— Start of INFORMATION PROVIDED —

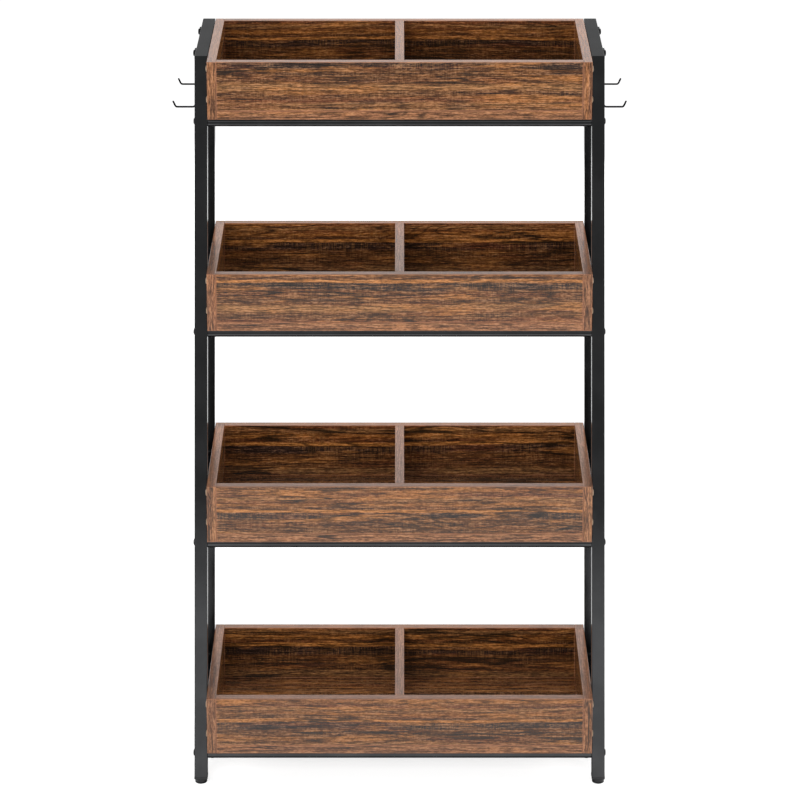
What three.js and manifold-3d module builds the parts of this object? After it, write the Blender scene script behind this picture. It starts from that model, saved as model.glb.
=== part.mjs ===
// A free-standing four-tier display rack: two welded steel side frames, round crossbars bolted between
// them, four open wooden trays with a divider and a leaning front, side hooks and screw-in feet.
// Millimetres, +Z up, front towards -Y. The origin is on the floor, under the middle of the rack.
// Crossbar bolts and wood screws are one body with the piece that their threads bite into.
import * as THREE from 'three';
import { mergeVertices } from 'three/addons/utils/BufferGeometryUtils.js';
import Module from 'manifold-3d';

const wasm = await Module();
wasm.setup();

// Whole rack
const frameWidth = 800;
const frameDepth = 300;
const frameHeight = 1420;
const trayCount = 4;
const fitGap = 0.3;
const cutOverrun = 1;

// Square tubes of the side frames
const tubeSize = 25;
const tubeWall = 1.2;
const tubeCorner = 2;
const rungSize = 20;
const rungWall = 1.2;
const rungCorner = 1.5;
const rungDrop = 60;

// Round crossbars under the trays and the bolts in their ends
const crossbarDiameter = 20;
const crossbarWall = 1.2;
const crossbarPlate = 5;
const boltShank = 6;
const boltHeadDiameter = 12;
const boltHeadHeight = 2.8;

// Trays
const trayHeight = 120;
const trayClearance = 1;
const board = 18;
const rimOverhang = 47.5;
const baseOverhang = 15.5;

// Screws that hold the panels, and the caps over the front ones
const screwShank = 4;
const screwLength = 45;
const screwHeadDiameter = 8;
const screwHeadHeight = 2.6;
const upperScrewDrop = 16;
const lowerScrewDrop = 80;
const capDiameter = 12;
const capHeight = 2.5;
const capRim = 1.1;

// Screws from the crossbars up into the side panels
const trayScrewShank = 4;
const trayScrewLength = 40;
const trayScrewHead = 8;
const trayScrewHeadHeight = 2.2;

// Hooks on the top rails
const wireDiameter = 3.5;
const hookInset = 65;
const hookArmDrop = 116.5;
const hookArmReach = 40.5;
const hookTipRise = 12;
const hookTipAngle = THREE.MathUtils.degToRad(64);
const hookBend = 5;
const strapWidth = 18;
const strapHeight = 24;
const strapThickness = 3.2;
const strapCorner = 4;
const strapWeld = 4;
const hookBoltDrop = 10.5;
const hookBoltLength = 14;

// Plugs and levelling feet
const plugLip = 0.5;
const plugFlangeHeight = 3.7;
const plugFlangeCorner = 3;
const plugDepth = 22;
const plugToBolt = 21.7;
const footDiameter = 23.5;
const footHeight = 8.7;
const footEdge = 2.6;
const studDiameter = 8;
const studLength = 26;
const studChamfer = 0.8;

// How finely round forms are cut into faces
const barSides = 16;
const holeSides = 8;
const boltSides = 10;
const screwSides = 8;
const footSides = 16;
const wireSides = 8;
const bendSteps = 4;
const cornerSteps = 1;
const domeSteps = 2;

// Places that follow from the sizes above
const sides = [-1, 1];
const tiers = Array.from({ length: trayCount }, (_, tier) => tier);
const frontFaceY = (rimOverhang - frameDepth - plugLip) / 2;
const postX = (frameWidth - tubeSize) / 2;
const frontTubeY = tubeSize / 2;
const rearTubeY = frameDepth - tubeSize / 2;
const tubeLines = [frontTubeY, rearTubeY];
const hookLines = [hookInset, frameDepth - hookInset];
const postBottom = footHeight + fitGap + plugFlangeHeight + fitGap;
const trayWidth = frameWidth - 2 * (tubeSize + trayClearance);
const crossbarDrop = trayHeight + fitGap + crossbarDiameter / 2;
const crossbarLength = frameWidth - 2 * (tubeSize + fitGap);
const boltLength = tubeSize + fitGap + crossbarPlate;
const lowestRim = postBottom + plugDepth + plugToBolt + crossbarDrop;
const trayPitch = (frameHeight - lowestRim) / (trayCount - 1);
const boltSeatX = frameWidth / 2 + fitGap;
const hookBoltSeatX = boltSeatX + strapThickness + fitGap;
const trayScrewX = (trayWidth - board) / 2;
const frontSlope = (rimOverhang - baseOverhang) / trayHeight;
const slantedBoard = board * Math.hypot(1, frontSlope);
const floorDrop = trayHeight - board;
const panelHeight = floorDrop - fitGap;
const innerWidth = trayWidth - 2 * (board + fitGap);
const panelScrewDrops = [upperScrewDrop, lowerScrewDrop];
const rearScrewY = frameDepth - board / 2;

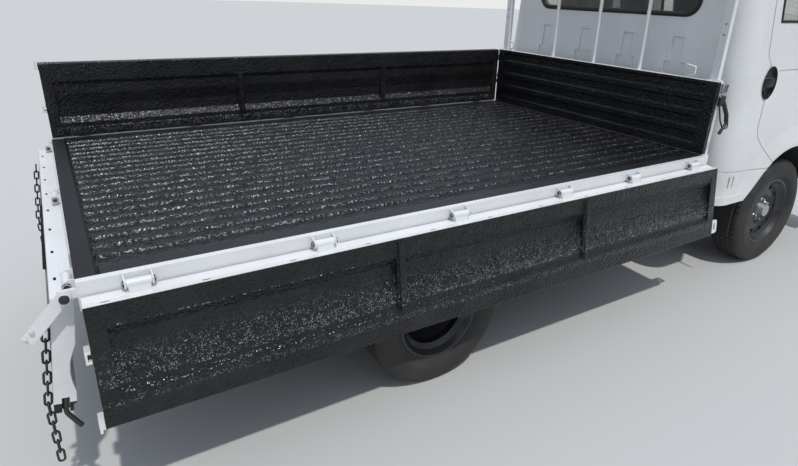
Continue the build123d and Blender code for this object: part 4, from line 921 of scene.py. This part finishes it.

— End of INFORMATION PROVIDED —

__PROBLEM REQUIREMENTS__
Set down the entries verbatim, leaving none out.

__WRITTEN REPLY__
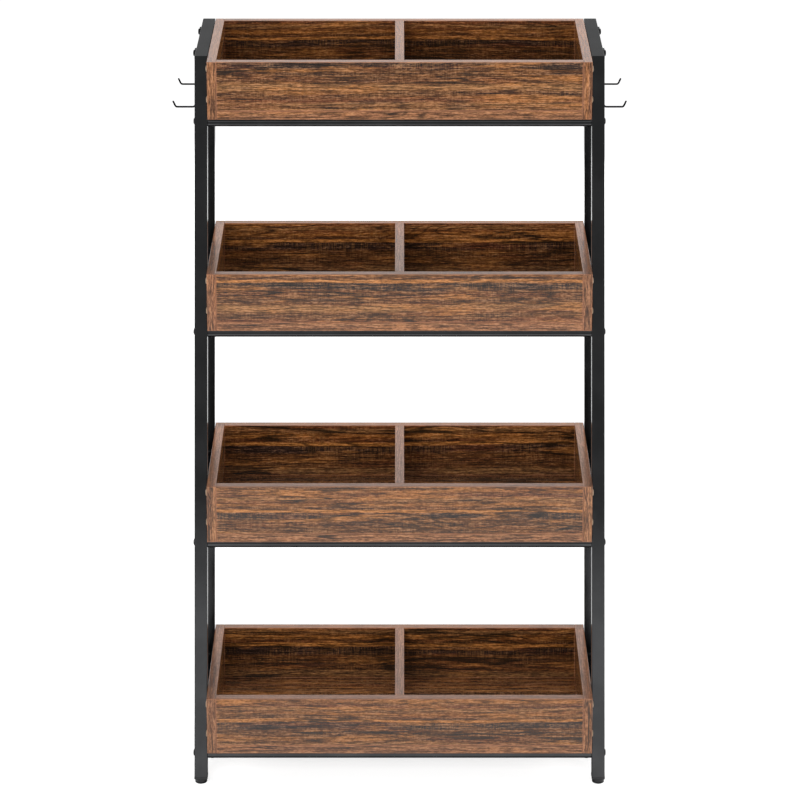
What three.js and manifold-3d module builds the parts of this object? After it, write the Blender scene script behind this picture. It starts from that model, saved as model.glb.
=== part.mjs ===
// A free-standing four-tier display rack: two welded steel side frames, round crossbars bolted between
// them, four open wooden trays with a divider and a leaning front, side hooks and screw-in feet.
// Millimetres, +Z up, front towards -Y. The origin is on the floor, under the middle of the rack.
// Crossbar bolts and wood screws are one body with the piece that their threads bite into.
import * as THREE from 'three';
import { mergeVertices } from 'three/addons/utils/BufferGeometryUtils.js';
import Module from 'manifold-3d';

const wasm = await Module();
wasm.setup();

// Whole rack
const frameWidth = 800;
const frameDepth = 300;
const frameHeight = 1420;
const trayCount = 4;
const fitGap = 0.3;
const cutOverrun = 1;

// Square tubes of the side frames
const tubeSize = 25;
const tubeWall = 1.2;
const tubeCorner = 2;
const rungSize = 20;
const rungWall = 1.2;
const rungCorner = 1.5;
const rungDrop = 60;

// Round crossbars under the trays and the bolts in their ends
const crossbarDiameter = 20;
const crossbarWall = 1.2;
const crossbarPlate = 5;
const boltShank = 6;
const boltHeadDiameter = 12;
const boltHeadHeight = 2.8;

// Trays
const trayHeight = 120;
const trayClearance = 1;
const board = 18;
const rimOverhang = 47.5;
const baseOverhang = 15.5;

// Screws that hold the panels, and the caps over the front ones
const screwShank = 4;
const screwLength = 45;
const screwHeadDiameter = 8;
const screwHeadHeight = 2.6;
const upperScrewDrop = 16;
const lowerScrewDrop = 80;
const capDiameter = 12;
const capHeight = 2.5;
const capRim = 1.1;

// Screws from the crossbars up into the side panels
const trayScrewShank = 4;
const trayScrewLength = 40;
const trayScrewHead = 8;
const trayScrewHeadHeight = 2.2;

// Hooks on the top rails
const wireDiameter = 3.5;
const hookInset = 65;
const hookArmDrop = 116.5;
const hookArmReach = 40.5;
const hookTipRise = 12;
const hookTipAngle = THREE.MathUtils.degToRad(64);
const hookBend = 5;
const strapWidth = 18;
const strapHeight = 24;
const strapThickness = 3.2;
const strapCorner = 4;
const strapWeld = 4;
const hookBoltDrop = 10.5;
const hookBoltLength = 14;

// Plugs and levelling feet
const plugLip = 0.5;
const plugFlangeHeight = 3.7;
const plugFlangeCorner = 3;
const plugDepth = 22;
const plugToBolt = 21.7;
const footDiameter = 23.5;
const footHeight = 8.7;
const footEdge = 2.6;
const studDiameter = 8;
const studLength = 26;
const studChamfer = 0.8;

// How finely round forms are cut into faces
const barSides = 16;
const holeSides = 8;
const boltSides = 10;
const screwSides = 8;
const footSides = 16;
const wireSides = 8;
const bendSteps = 4;
const cornerSteps = 1;
const domeSteps = 2;

// Places that follow from the sizes above
const sides = [-1, 1];
const tiers = Array.from({ length: trayCount }, (_, tier) => tier);
const frontFaceY = (rimOverhang - frameDepth - plugLip) / 2;
const postX = (frameWidth - tubeSize) / 2;
const frontTubeY = tubeSize / 2;
const rearTubeY = frameDepth - tubeSize / 2;
const tubeLines = [frontTubeY, rearTubeY];
const hookLines = [hookInset, frameDepth - hookInset];
const postBottom = footHeight + fitGap + plugFlangeHeight + fitGap;
const trayWidth = frameWidth - 2 * (tubeSize + trayClearance);
const crossbarDrop = trayHeight + fitGap + crossbarDiameter / 2;
const crossbarLength = frameWidth - 2 * (tubeSize + fitGap);
const boltLength = tubeSize + fitGap + crossbarPlate;
const lowestRim = postBottom + plugDepth + plugToBolt + crossbarDrop;
const trayPitch = (frameHeight - lowestRim) / (trayCount - 1);
const boltSeatX = frameWidth / 2 + fitGap;
const hookBoltSeatX = boltSeatX + strapThickness + fitGap;
const trayScrewX = (trayWidth - board) / 2;
const frontSlope = (rimOverhang - baseOverhang) / trayHeight;
const slantedBoard = board * Math.hypot(1, frontSlope);
const floorDrop = trayHeight - board;
const panelHeight = floorDrop - fitGap;
const innerWidth = trayWidth - 2 * (board + fitGap);
const panelScrewDrops = [upperScrewDrop, lowerScrewDrop];
const rearScrewY = frameDepth - board / 2;

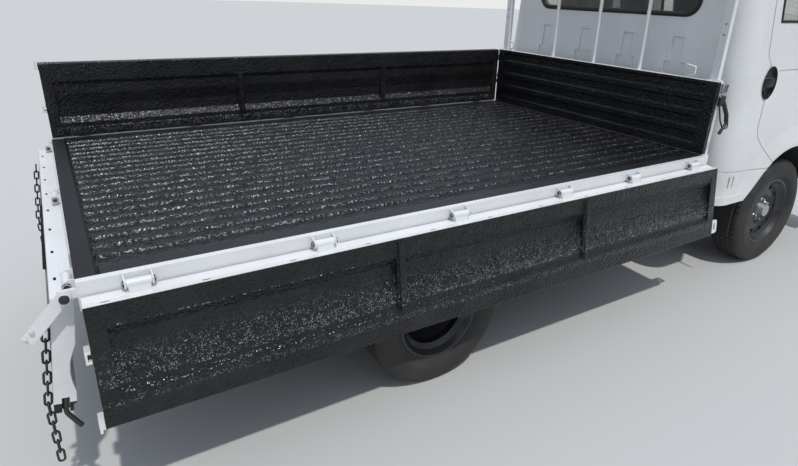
Continue the build123d and Blender code for this object: part 4, from line 921 of scene.py. This part finishes it.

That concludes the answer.